Comment Jane Austen, dont la formule artistique et les procédés de composition se rattachent plus étroitement au théâtre qu’au roman n’écrivit-elle pas de comédie, et pourquoi, depuis cette esquisse intitulée « Le Mystère », qui date de sa première jeunesse, ne composa-t-elle plus rien dans ce genre ? Plus que par tout autre chose, Jane Austen fut préservée de l’envie d’écrire pour le théâtre par la réserve naturelle à une jeune fille de son milieu, réserve qu’elle poussait presque jusqu’au scrupule et qui, à en juger par un passage du « Château de Mansfield », ne diminua point avec les années.

« Allons, Edmond, dit Julia, ne soyez pas si insupportable. Personne ne jouit plus que vous d’une bonne pièce et ne peut avoir fait plus de chemin pour en voir une. — C’est vrai, mais c’était pour voir de vrais acteurs, rompus à tous les secrets de leur métier. Je n’irais pas de cette pièce à l’autre pour voir les efforts maladroits de gens qui ne savent rien du théâtre, pour voir des hommes et des femmes du monde lutter, en jouant la comédie, contre toutes les restrictions que leur imposent leur éducation et les règles de la bienséance. »

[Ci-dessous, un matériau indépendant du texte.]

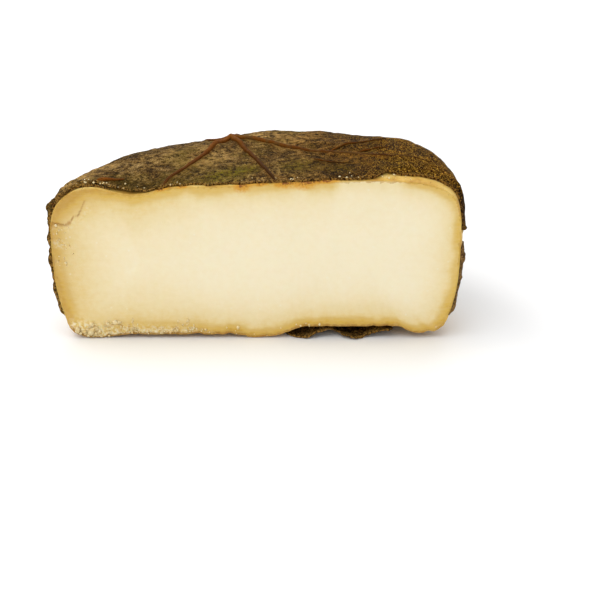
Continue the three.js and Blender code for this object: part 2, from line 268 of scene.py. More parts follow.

Une femme du rang de Jane Austen peut jouir vivement du plaisir que procure le talent de Kean, de Kemble ou de Mrs. Siddons, mais « l’éducation et les règles de la bienséance », qui lui interdisent de monter sur la scène, lui défendent également d’écrire des œuvres qui ne sauraient être données au public d’une façon aussi discrète, aussi anonyme qu’un roman. Une dame, « a lady », peut envoyer à un éditeur le manuscrit d’un roman sans renoncer au secret qui est de mise en pareille occurrence. Et si cette œuvre est composée, comme les trois premiers romans

  1. Memoir, page 97. Chawton, 29 janvier 1813.